THE TASK => Copy verbatim the block of lines in the entries below whose first line contains "inner_x = waist_r(LARGE) - bond_bite;" and whose last line contains "before = set(bpy.data.objects)". Leave out all other lines.

:: RECORD EXTRACTS ::

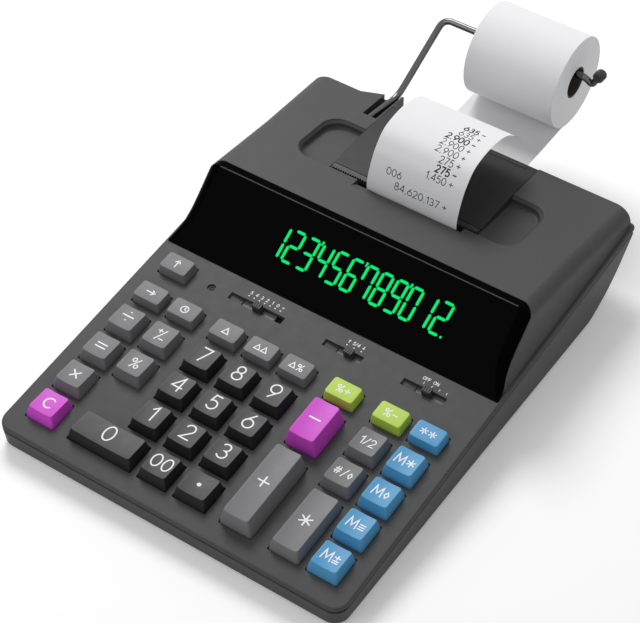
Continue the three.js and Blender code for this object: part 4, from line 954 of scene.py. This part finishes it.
def make_switch(label, knob_x):
    """The knob with three grip grooves, and under the deck the plate that closes the slot."""
    width, depth, height = SWITCH_KNOB
    under, reach = -WALL - GAP, width / 2 + PLATE_REACH
    knob = rounded_block("knob", knob_x - width / 2, knob_x + width / 2, SWITCH_ROW - depth / 2,
                         SWITCH_ROW + depth / 2, under, height, 0.5, 0.4, None)
    # The plate takes the lighter function-key grey instead of the case grey: painted light, so that it stays grey in
    # the shade under the slot.
    plate = rounded_block("plate", knob_x - reach, knob_x + reach, SWITCH_ROW - SWITCH_SLOT,
                          SWITCH_ROW + SWITCH_SLOT, under - PLATE_THICKNESS, under, 0.6, 0.2, DECK)
    finish_piece(plate, label + "_switch_plate", label + "_switch", "function", sharp=28)
    grips = [box("grip", x - 0.25, x + 0.25, SWITCH_ROW - depth, SWITCH_ROW + depth, height - 0.35, height + 1)
             for x in (knob_x - 1.35, knob_x, knob_x + 1.35)]
    combine(knob, grips, "DIFFERENCE")
    knob.data.transform(DECK)
    finish_piece(knob, label + "_switch_grip", label + "_switch", "knob", [label + "_switch_knob"], sharp=28)


for label, (_, _, knob_x) in SWITCHES.items():
    make_switch(label, knob_x)


SCALE_LEFT = -44.3
SCALE_PITCH = 3.4
SCALE_ROW = SWITCH_ROW + 7.4
SCALE_SIZE = 2.0


def scale_dot(x, behind):
    return [(x - 0.1, SWITCH_ROW + behind), (x + 0.1, SWITCH_ROW + behind)]


deck_marks, deck_dots = [], []
for i, figure in enumerate("543210+"):
    x = SCALE_LEFT + SCALE_PITCH * i
    deck_marks += text_strokes(figure, x + 0.3, SCALE_ROW, SCALE_SIZE)
    deck_dots.append(scale_dot(x, 4.9))
for text, x in (("^", 18.9), ("5/4", 23.3), ("_", 27.9)):
    deck_marks += text_strokes(text, x, SCALE_ROW, SCALE_SIZE)
    deck_dots.append(scale_dot(x, 4.7))
for text, x in (("OFF", 66.6), ("ON", 72.4)):
    deck_marks += text_strokes(text, x, SWITCH_ROW + 7.6, 1.9)
deck_marks += [[(x, SWITCH_ROW + 4.1), (x, SWITCH_ROW + 5.3)] for x in (66.6, 71.5, 76, 80.4)]
for strokes, half, name in ((deck_marks, 0.16, "deck_scales"), (deck_dots, 0.34, "deck_scale_dots")):
    marks = stroke_body(strokes, half, lambda x, y: 0, INK_THICKNESS, name, DECK)
    plain_finish(marks, name, "case", "print")

button = lathe("button", [
    (0, -WALL - GAP - 1.4), (2.2, -WALL - GAP - 1.4), (2.2, -WALL - GAP), (1.1, -WALL - GAP), (1.1, -1.3), (1.0, -1.08),
    (0.7, -1.0), (0.5, -1.12), (0, -1.2),
], 32, DECK @ Matrix.Translation((*RESET, 0)))
finish_piece(button, "reset_button_cap", "reset", "knob", ["reset_button"])


# Display figures

FIGURE_LOW = 18
FIGURE_HEIGHT = 17.65
FIGURE_WIDTH = 6.1
FIGURE_PITCH = 9.3
FIGURE_LEFT = -47.5
FIGURE_LEAN = 0.096
SEGMENT_HALF = 0.8
SEGMENT_GAP = 0.22
POINT_GAP = 1.7
POINT_RADIUS = 0.7
COMMAS_AFTER = (2, 5, 8)
COMMA = [(-0.6, -1.9), (0.1, -1.9), (0.75, 0.2), (0.3, 0.7), (-0.6, 0.7)]
SEGMENTS = dict(zip("0123456789", (
    "abcdef", "bc", "abged", "abgcd", "fgbc", "afgcd", "afgecd", "fabc", "abcdefg", "abcdfg",
)))
WINDOW_FRAME = DESIGN @ Matrix.Translation((0, WINDOW_FOOT, WINDOW_FOOT_Z)) @ Matrix.Rotation(WINDOW_SLOPE, 4, "X")


def segment_polygons(figure, left):
    """Seven-segment strokes with pointed ends, as outlines on the window."""
    low, top, right, half = FIGURE_LOW, FIGURE_LOW + FIGURE_HEIGHT, left + FIGURE_WIDTH, SEGMENT_HALF
    middle = low + FIGURE_HEIGHT / 2
    level = {"a": top, "g": middle, "d": low}
    upright = {
        "f": (left, middle, top), "b": (right, middle, top), "e": (left, low, middle), "c": (right, low, middle),
    }
    made = []
    for label in SEGMENTS[figure]:
        if label in level:
            x0, x1, y = left + SEGMENT_GAP, right - SEGMENT_GAP, level[label]
            made.append([(x0, y), (x0 + half, y - half), (x1 - half, y - half), (x1, y), (x1 - half, y + half),
                         (x0 + half, y + half)])
        else:
            x, y0, y1 = upright[label]
            y0, y1 = y0 + SEGMENT_GAP, y1 - SEGMENT_GAP
            made.append([(x, y0), (x + half, y0 + half), (x + half, y1 - half), (x, y1), (x - half, y1 - half),
                         (x - half, y0 + half)])
    return made


def flat_polygons(name, polygons, z0, z1, matrix):
    """Thin solid polygons with the figures' lean."""
    verts, faces = [], []
    for polygon in polygons:
        base, count = len(verts), len(polygon)
        verts += [(x + (y - FIGURE_LOW) * FIGURE_LEAN, y, z) for z in (z0, z1) for x, y in polygon]
        faces += [tuple(range(base, base + count))[::-1], tuple(range(base + count, base + 2 * count))]
        faces += wall_faces(base, count)
    return mesh_object(name, verts, faces, matrix)


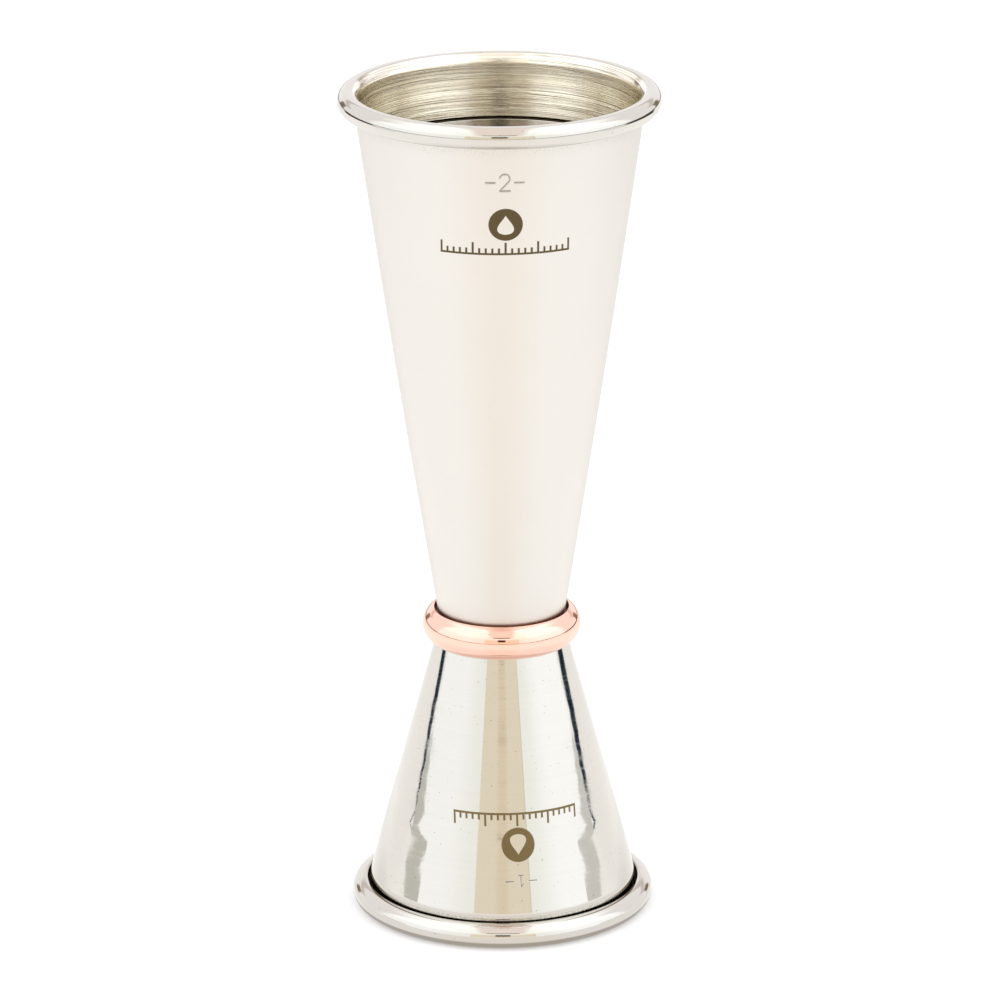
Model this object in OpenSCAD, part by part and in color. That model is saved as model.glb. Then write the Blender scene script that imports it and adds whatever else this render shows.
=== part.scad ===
// Double-ended bar jigger: two drawn cups joined floor to floor, with a rolled ring round the waist.
// Millimetres, +Z up. The origin is on the axis, in the plane that the lower rim stands on.

/* [Overall] */
// Height over both rims
overall_h = 127; // [122:0.5:132]
// Height of the waist, where the two floors face each other
waist_z = 44.3; // [42:0.1:47]
// Thickness of the drawn sheet
wall = 0.7; // [0.6:0.05:0.8]
// Outside radius of the bend between a floor and its cone
corner_r = 1.6; // [1.2:0.1:2]
// Gap between a rolled rim's free edge and the wall
curl_gap = 0.6; // [0.3:0.05:0.8]
// Width of the flat land pressed on each rim
land_w = 0.8; // [0.5:0.1:1]

/* [Large cup] */
// Outside diameter over the rolled rim
large_rim_d = 47.9; // [46:0.1:50]
// Outside diameter of the cone at the waist
large_waist_d = 18.5; // [17.5:0.1:19]
// Diameter of the rim's bead
large_bead_d = 3.36; // [3.2:0.02:3.8]
// Outside diameter of the short straight neck between the cone and the bead
large_neck_d = 42.6; // [42:0.1:43]
// Height from the start of the neck to the bead's centre
large_neck_h = 2; // [1.5:0.1:5]
// Outward crown of the cone's wall at half height
large_crown = 0.2; // [0:0.05:0.4]
// Depth of the fill line below the brim
fill_line_depth = 9.6; // [8:0.1:14]
// Radius of the fill line's groove
fill_line_r = 0.16; // [0.1:0.02:0.24]

/* [Small cup] */
// Outside diameter over the rolled rim
small_rim_d = 45.5; // [44:0.1:48]
// Outside diameter of the cone at the waist
small_waist_d = 18.8; // [18:0.1:19.2]
// Diameter of the rim's bead
small_bead_d = 3.76; // [3.4:0.02:4]
// Outside diameter of the short straight neck between the cone and the bead
small_neck_d = 40.1; // [39.6:0.1:40.4]
// Height from the start of the neck to the bead's centre
small_neck_h = 2.9; // [1.5:0.1:5]
// Outward crown of the cone's wall at half height
small_crown = 0; // [0:0.05:0.3]

/* [Waist ring] */
// Outside diameter of the ring
ring_d = 23.8; // [23.4:0.1:25]
// Diameter of the ring's rolled section
ring_section_d = 5.7; // [5.4:0.1:6.2]
// Thickness of the ring's sheet
ring_sheet = 0.5; // [0.4:0.05:0.6]
// Gap between the ring's upper lip and the large cup
ring_lip_gap = 0.4; // [0.2:0.05:0.5]

/* [Joining] */
// Gap that the weld nuggets fill between the two floors
floor_gap = 0.2; // [0.1:0.05:0.3]
// Number of weld nuggets
nugget_count = 3; // [2:1:5]
// Diameter of a weld nugget
nugget_d = 2.8; // [2:0.1:3.2]
// Radius of the circle that the nuggets stand on
nugget_pitch_r = 4.2; // [3.8:0.1:5]
// Height of the bond that fills the ring from inside
bond_h = 2.4; // [1.6:0.1:3]

/* [Hidden] */
$fn = 144;

// Each cup is [depth, waist radius, rim radius, bead radius, neck radius, neck length, crown]
LARGE = [overall_h - waist_z - floor_gap / 2, large_waist_d / 2, large_rim_d / 2,
         large_bead_d / 2, large_neck_d / 2, large_neck_h, large_crown];
SMALL = [waist_z - floor_gap / 2, small_waist_d / 2, small_rim_d / 2,
         small_bead_d / 2, small_neck_d / 2, small_neck_h, small_crown];

function depth(cup) = cup[0];
function waist_r(cup) = cup[1];
function rim_r(cup) = cup[2];
function bead_r(cup) = cup[3];
function neck_r(cup) = cup[4];
function neck_h(cup) = cup[5];
function crown(cup) = cup[6];

// Depth that the flat land takes off the top of a bead
function land_cut(cup) = bead_r(cup) - sqrt(pow(bead_r(cup), 2) - pow(land_w / 2, 2));
// Centre of the bead, and height where the neck begins
function bead_x(cup) = rim_r(cup) - bead_r(cup);
function bead_z(cup) = depth(cup) + land_cut(cup) - bead_r(cup);
function neck_z(cup) = bead_z(cup) - neck_h(cup);
// Radius of the tighter bend that leads from the neck into the bead, and its centre's height
function root_r(cup) = bead_x(cup) - neck_r(cup) + wall;
function root_z(cup) = bead_z(cup) + bead_r(cup) - root_r(cup);
// Angle of the cone's wall from the axis
function lean(cup) = atan2(neck_r(cup) - waist_r(cup), neck_z(cup));
// Radius of the bend's centre at the floor, so that the bend runs smoothly into the cone
function bend_x(cup) = waist_r(cup) + corner_r * (1 - sin(lean(cup))) * tan(lean(cup))
                       - corner_r * cos(lean(cup));

function direction(angle) = [cos(angle), sin(angle)];

// Radius and centre of the ring's rolled section
ring_r = ring_section_d / 2;
ring_x = ring_d / 2 - ring_r;
// Angle above the ring's widest point at which the upper lip stops, clear of the large cup
upper_lip = acos((waist_r(LARGE) + ring_lip_gap - ring_x) * cos(lean(LARGE)) / ring_r) - lean(LARGE);
// Angle below it that takes the lower lip into the small cup, whose face then trims it to a seat
lower_lip = 78;
// How far the bond reaches in between the floors' bends
bond_bite = 0.8;

// Number of flats in a floor bend, and in a crowned wall
bend_steps = 8;
crown_steps = 12;

// Path of a cup's sheet from the axis to the bead, as pairs of [point on the outer face, step to the inner face].
// The floor lies at height zero and the mouth is up. A crown bows the cone outwards by a half sine.
function sheet_path(cup) =
    let (
        a = lean(cup),
        out = direction(-a),
        foot = [bend_x(cup), corner_r],
        start = foot + corner_r * out,
        end = [neck_r(cup), neck_z(cup)],
        walls = crown(cup) > 0 ? crown_steps : 1
    )
    concat(
        [[[0, 0], [0, wall]]],
        [for (i = [0:bend_steps]) let (n = direction(-90 + (90 - a) * i / bend_steps))
            [foot + corner_r * n, -wall * n]],
        [for (i = [1:1:walls - 1])
            [start + (end - start) * i / walls + out * crown(cup) * sin(180 * i / walls), -wall * out]],
        [[end, wall * [-1, tan(a / 2)]],
         [[neck_r(cup), root_z(cup)], [-wall, 0]]]);

// Arc of sheet about the origin: outside radius r, between two angles
module bend(r, thickness, from, to) {
    intersection() {
        difference() {
            circle(r = r);
            circle(r = r - thickness);
        }
        polygon([[0, 0], for (i = [0:4]) 2 * r * direction(from + (to - from) * i / 4)]);
    }
}

// Section of a cup: floor, cone and neck, then the bead rolled outwards with a flat land on top
module cup_section(cup) {
    path = sheet_path(cup);
    curl_end = asin((bead_x(cup) - neck_r(cup) - curl_gap) / bead_r(cup));
    polygon(concat(
        [for (p = path) p[0]],
        [for (i = [len(path) - 1:-1:0]) path[i][0] + path[i][1]]));
    intersection() {
        union() {
            translate([bead_x(cup), root_z(cup)])
                bend(root_r(cup), wall, 90, 180);
            translate([bead_x(cup), bead_z(cup)])
                bend(bead_r(cup), wall, -90 - curl_end, 90);
        }
        square([rim_r(cup) + 1, depth(cup)]);
    }
}

// Everything inside both cups' outer faces, with the waist at height zero
module waist_outlines() {
    translate([0, floor_gap / 2]) cup_outline(LARGE);
    translate([0, -floor_gap / 2]) mirror([0, 1]) cup_outline(SMALL);
}

module cup_outline(cup) {
    polygon(concat([for (p = sheet_path(cup)) p[0]], [[0, root_z(cup)]]));
}

module large_cup() {
    line_z = depth(LARGE) - fill_line_depth;
    line_x = waist_r(LARGE) + line_z * tan(lean(LARGE)) - wall / cos(lean(LARGE));
    color([0.93, 0.91, 0.87])
    translate([0, 0, waist_z + floor_gap / 2])
    rotate_extrude()
    difference() {
        cup_section(LARGE);
        translate([line_x, line_z]) circle(r = fill_line_r);
    }
}

module small_cup() {
    color([0.85, 0.86, 0.84])
    translate([0, 0, waist_z - floor_gap / 2])
    mirror([0, 0, 1])
    rotate_extrude()
    cup_section(SMALL);
}

module waist_ring() {
    color([0.95, 0.72, 0.60])
    translate([0, 0, waist_z])
    rotate_extrude()
    difference() {
        translate([ring_x, 0]) bend(ring_r, ring_sheet, -lower_lip, upper_lip);
        waist_outlines();
    }
}

module weld_nuggets() {
    color([0.60, 0.60, 0.62])
    translate([0, 0, waist_z])
    for (i = [0:nugget_count - 1])
        rotate(360 * i / nugget_count)
            translate([nugget_pitch_r, 0])
                cylinder(d = nugget_d, h = floor_gap, center = true);
}

module ring_bond() {
    inner_x = waist_r(LARGE) - bond_bite;
    color([0.75, 0.74, 0.70])
    translate([0, 0, waist_z])
    rotate_extrude()
    difference() {
        intersection() {
            translate([ring_x, 0]) circle(r = ring_r - ring_sheet);
            translate([inner_x, -bond_h / 2]) square([ring_d, bond_h]);
        }
        waist_outlines();
    }
}

large_cup();
small_cup();
waist_ring();
weld_nuggets();
ring_bond();
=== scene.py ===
"""Looks of a double-ended bar jigger: two drawn steel cups, floor to floor, with a copper ring between.

Sections are drawn in millimetres in the (radius, height) plane, turned about the axis and scaled to metres.
An azimuth is measured from the front, which faces -Y, towards +X.
"""

from math import acos, asin, atan2, ceil, cos, degrees, radians, sin, sqrt, tan

import bpy
import numpy as np
from mathutils import Matrix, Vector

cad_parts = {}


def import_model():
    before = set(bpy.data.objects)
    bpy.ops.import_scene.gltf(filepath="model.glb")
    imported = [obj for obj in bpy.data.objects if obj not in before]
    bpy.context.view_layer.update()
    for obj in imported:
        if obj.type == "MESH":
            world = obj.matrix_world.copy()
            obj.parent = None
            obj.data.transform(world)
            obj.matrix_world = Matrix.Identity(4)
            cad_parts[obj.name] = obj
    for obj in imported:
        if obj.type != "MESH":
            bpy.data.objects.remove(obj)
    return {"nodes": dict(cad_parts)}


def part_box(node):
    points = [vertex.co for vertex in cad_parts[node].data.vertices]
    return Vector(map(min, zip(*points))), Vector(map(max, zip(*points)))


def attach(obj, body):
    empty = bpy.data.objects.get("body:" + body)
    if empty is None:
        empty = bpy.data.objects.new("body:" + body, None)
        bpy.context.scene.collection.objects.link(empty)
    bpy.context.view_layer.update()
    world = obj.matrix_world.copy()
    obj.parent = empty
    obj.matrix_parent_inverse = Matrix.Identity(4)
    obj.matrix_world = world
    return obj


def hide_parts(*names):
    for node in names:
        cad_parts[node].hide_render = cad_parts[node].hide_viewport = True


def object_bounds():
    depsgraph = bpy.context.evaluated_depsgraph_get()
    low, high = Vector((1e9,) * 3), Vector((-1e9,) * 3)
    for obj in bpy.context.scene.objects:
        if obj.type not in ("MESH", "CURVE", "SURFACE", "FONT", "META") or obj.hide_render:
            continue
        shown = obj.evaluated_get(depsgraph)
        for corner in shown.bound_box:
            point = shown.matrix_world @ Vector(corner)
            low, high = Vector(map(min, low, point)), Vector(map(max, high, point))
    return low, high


MM = 0.001

# Sheet, bends and deburred edges, in mm
WALL = 0.7
CORNER_R = 1.6
EDGE_R = 0.12
CURL_GAP = 0.42
LAND_W = 0.8
LAND_BLEND = 0.03

# The two cups: waist, rolled bead and neck under it, and how far the cone bows out, in mm
LARGE_CUP = dict(waist_d=18.5, bead_d=3.36, neck_d=42.6, neck_h=2.0, neck_bend_r=25.0, crown=0.2)
SMALL_CUP = dict(waist_d=18.8, bead_d=3.76, neck_d=40.1, neck_h=2.9, neck_bend_r=3.0, crown=0.0)

# Waist ring, in mm
RING_SECTION_D = 5.7
RING_SHEET = 0.5
RING_LIP_GAP = 0.5

# Fill line inside the large cup, in mm
FILL_LINE_DEPTH = 9.6
FILL_LINE_W = 0.3
FILL_LINE_CUT = 0.16

# Angle on a rim's root, in degrees, where the brushing inside gives way to the polished bead
BRUSH_END = 115

# How far under the ring's top the painted reflection and shade of the copper ring on the large cup starts, in
# mm
RING_REFLECTION_DEPTH = 0.4

# Weld marks on the floors, in mm
WELD_COUNT = 3
WELD_PITCH_R = 4.2
WELD_MARK_R = 1.7
WELD_MARK_CUT = 0.06

# Mesh: spacing in mm along a section and at a stamp, in degrees round a cup, and columns in the ring
COARSE = 1.1
ROUND = 0.16
EDGE_STEP = 0.05
STAMP_STEP = 0.05
COLUMN_STEP = 1.8
RING_COLUMNS = 240

# Reflections followed inside the cups before a path goes black
GLOSSY_BOUNCES = 12

# Reflectances of the metals
STEEL = (0.63, 0.61, 0.575)
SATIN = (0.745, 0.72, 0.685)
KHAKI_STEEL = (0.87, 0.835, 0.755)
SCRATCH = (0.30, 0.25, 0.14)
COPPER = (0.96, 0.60, 0.50)
RAW_STEEL = (0.16, 0.145, 0.125)
RAW_COPPER = (0.34, 0.13, 0.05)
# Painted reflection and shade of the copper ring on the large cup's cone
RING_REFLECTION_SHADE = (0.52, 0.17, 0.05)
ETCH = (0.115, 0.080, 0.030)
# Dirt in pin pits, and painted shade in recesses and creases
STAIN_AND_SHADE = (0.17, 0.14, 0.08)
# Painted shade in the groove and dents inside a cup
INSIDE_RECESS_SHADE = (0.025, 0.018, 0.008)
COPPER_SPECK = (0.35, 0.17, 0.10)
WELD_GREY = (0.42, 0.40, 0.38)
WELD_STRAW = (0.45, 0.33, 0.20)
BOND_DARK = (0.42, 0.41, 0.38)
BOND_LIGHT = (0.56, 0.55, 0.51)


# ---------------------------------------------------------------- sections


def direction(angle):
    """Unit vector at an angle in degrees from the radius axis."""
    return np.array([cos(radians(angle)), sin(radians(angle))])


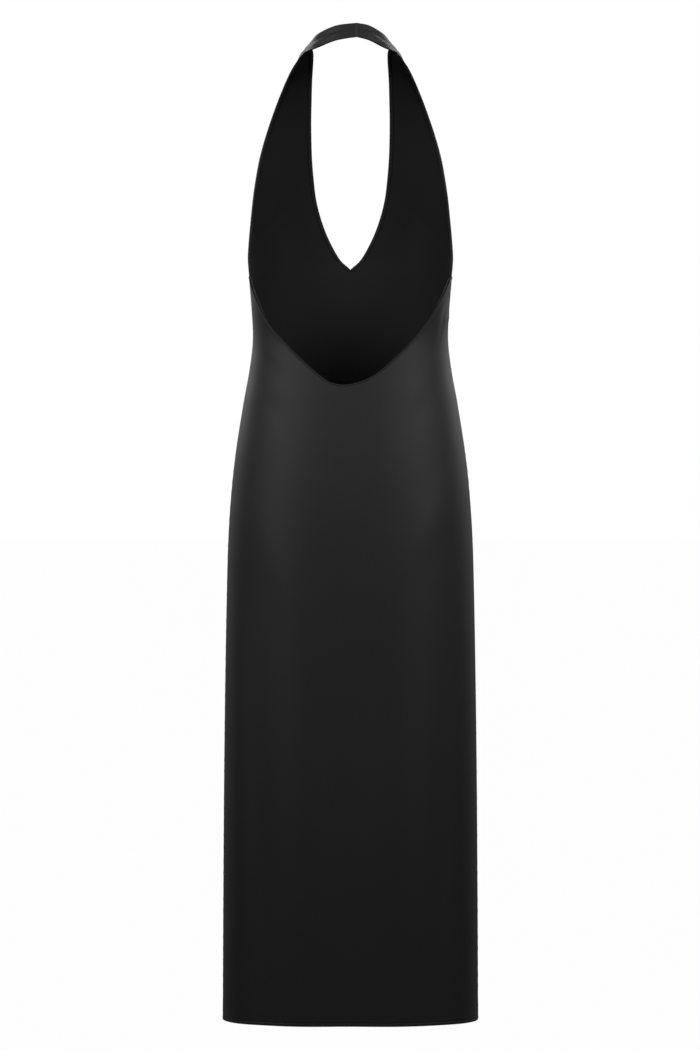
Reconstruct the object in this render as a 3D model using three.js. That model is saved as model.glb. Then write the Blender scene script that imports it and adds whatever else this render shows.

:::

RESPONSE TO THIS TASK =>
    inner_x = waist_r(LARGE) - bond_bite;
    color([0.75, 0.74, 0.70])
    translate([0, 0, waist_z])
    rotate_extrude()
    difference() {
        intersection() {
            translate([ring_x, 0]) circle(r = ring_r - ring_sheet);
            translate([inner_x, -bond_h / 2]) square([ring_d, bond_h]);
        }
        waist_outlines();
    }
}

large_cup();
small_cup();
waist_ring();
weld_nuggets();
ring_bond();
=== scene.py ===
"""Looks of a double-ended bar jigger: two drawn steel cups, floor to floor, with a copper ring between.

Sections are drawn in millimetres in the (radius, height) plane, turned about the axis and scaled to metres.
An azimuth is measured from the front, which faces -Y, towards +X.
"""

from math import acos, asin, atan2, ceil, cos, degrees, radians, sin, sqrt, tan

import bpy
import numpy as np
from mathutils import Matrix, Vector

cad_parts = {}


def import_model():
    before = set(bpy.data.objects)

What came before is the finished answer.